第一个。
嗯,这是九月一号第一个开撕的人,给这个月开了一个好头。自从做了营销狗,每个月总有那么几场撕逼战役,原因无非是两种:逼格太高,我的智商有点跟不上;装逼太多,我的贱手总是蠢蠢欲动地想去撕两条衣服,结果除了铩羽而归,就是羽毛撕光。
如果把这种事告诉我妈,我妈肯定夹杂着各种名人名言劈头盖脸地通过电话骂得我体无完肤:“忍一时风平浪静,退一步海阔天空。”“求人办事要有低姿态,打不还口骂不还手。”“万事以和为贵,和气生财。”以及那句万年不变的:“你这臭脾气,能不能改改!”我在电话这边“嗯嗯嗯,好好好”地敷衍着远在东北的老太太,放下电话,重蹈覆辙的撕逼一个没落下。
成为营销狗之前,我在一家杂志做采编,一个月有15天出差,15天加班赶稿子,下一个月如此单曲循环。那个时候,最辛苦的不是舟车劳顿的出差,不是永无止境的采访稿,而是无底线地忍耐一个装逼的主编。
装逼主编可能是川剧出身,变脸技能分分钟让人跪地膜拜,见到领导如公公般殷勤,脸上永远保持八颗牙齿的笑容,鞍前马后;见到下属也如公公,尖着嗓子,抡着拂尘一下下打着你的脊梁骨,晚一秒钟递上擦手的纸巾,就能吐沫横飞地训话半个小时。
面对这样一个装逼的主编,我作为初入宫,还长得不咋地的小宫女,除了背地里骂几句过过嘴瘾外,人前人后还是小心翼翼地服侍,我坚信我妈说的那句:“退一步海阔天空。”况且,这是一份我那么喜欢的工作,每次对着凌乱的采访速记,敲着键盘,一个字一个字打成一篇完整的文档,最后敲上“文/杨帆”这四个字符时,怨妇一秒钟变成阳光少女,连隔壁工位上主编那张五官不正的脸此刻都如春风拂面。
但截稿一瞬间的鸡血并不能持续地喷薄我的血管,随着我与主编工作交集的增多,我也见识到了越来越多的厚颜无耻,无下限,以及灰色地带。我也终于意识到:无底线的妥协换来的不是皆大欢喜,而是无止境的无节操。在一次小范围内的小撕逼后,我敲下了在那里的最后一份文档:辞呈。经过几个回合的辞职谈话后,我没有等到那本有我一半稿件的新杂志出刊,拿着私人物品,黯然离开。
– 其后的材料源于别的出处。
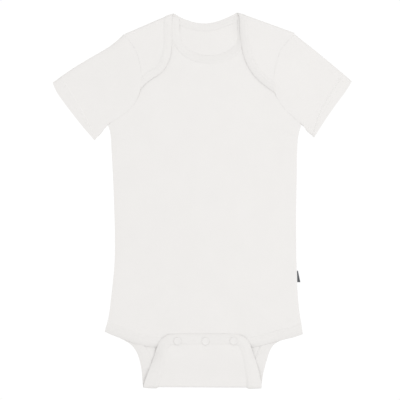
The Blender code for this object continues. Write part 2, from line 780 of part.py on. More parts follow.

不久之后,我回到了自己的老本行——图书,做得确实全新的工种——营销狗。第一天成为营销狗的时候,翘哥说:营销编辑其实挺好的,就是经常挨骂。我当时的OS是:呵呵,吓唬谁呢?事实证明:她怎么说得那么对呢!
最初,对于挨骂这种事,我秉承着我亲妈的循循教导,照单全收:“您说得对,抱歉”“是的,是的,就是这样,是我不对”“对对对,是我的问题”。长此以往,我养成了随时准备张口道歉的习惯,我清晰地记得自己做过一个梦,梦里的我一直在鞠躬道歉,醒来之后觉得脑供血都不足了。
我逐渐意识到,这样的沟通和合作是畸形的。嗯,我们是甲方和乙方,我在90%的情况下扮演的是乙方,有求于占据高地的甲方,但这不代表我要卑躬屈膝,对一切对的,错的言辞埋单,还要跪谢甲方给我请客的机会。你言辞得体,我自然恭敬回应;你批评有理,我必然虚心接受。但如果牵强附会还要摆足逼格,我可能就要暴躁了。就像在虚构故事满天飞的世界里,你可以说“故事性不强”“文笔不出色”“逻辑不严密”,我可以闭门思过,但扔出一句“虚构得不够真实”,我只能回应一句“同样是山寨,还要攀比谁更加高仿么”。
嗯,我是喜欢有话好好说的人,虽然没有硕士博士博士后这样的高学历,但我也有足够的修养,大多数时候,我都以足够尊重对方的低姿态和每个熟悉的,陌生的人交流。但如果你把我的尊重当傻逼,那抱歉,亲爱哒,我要忍不住撕逼了。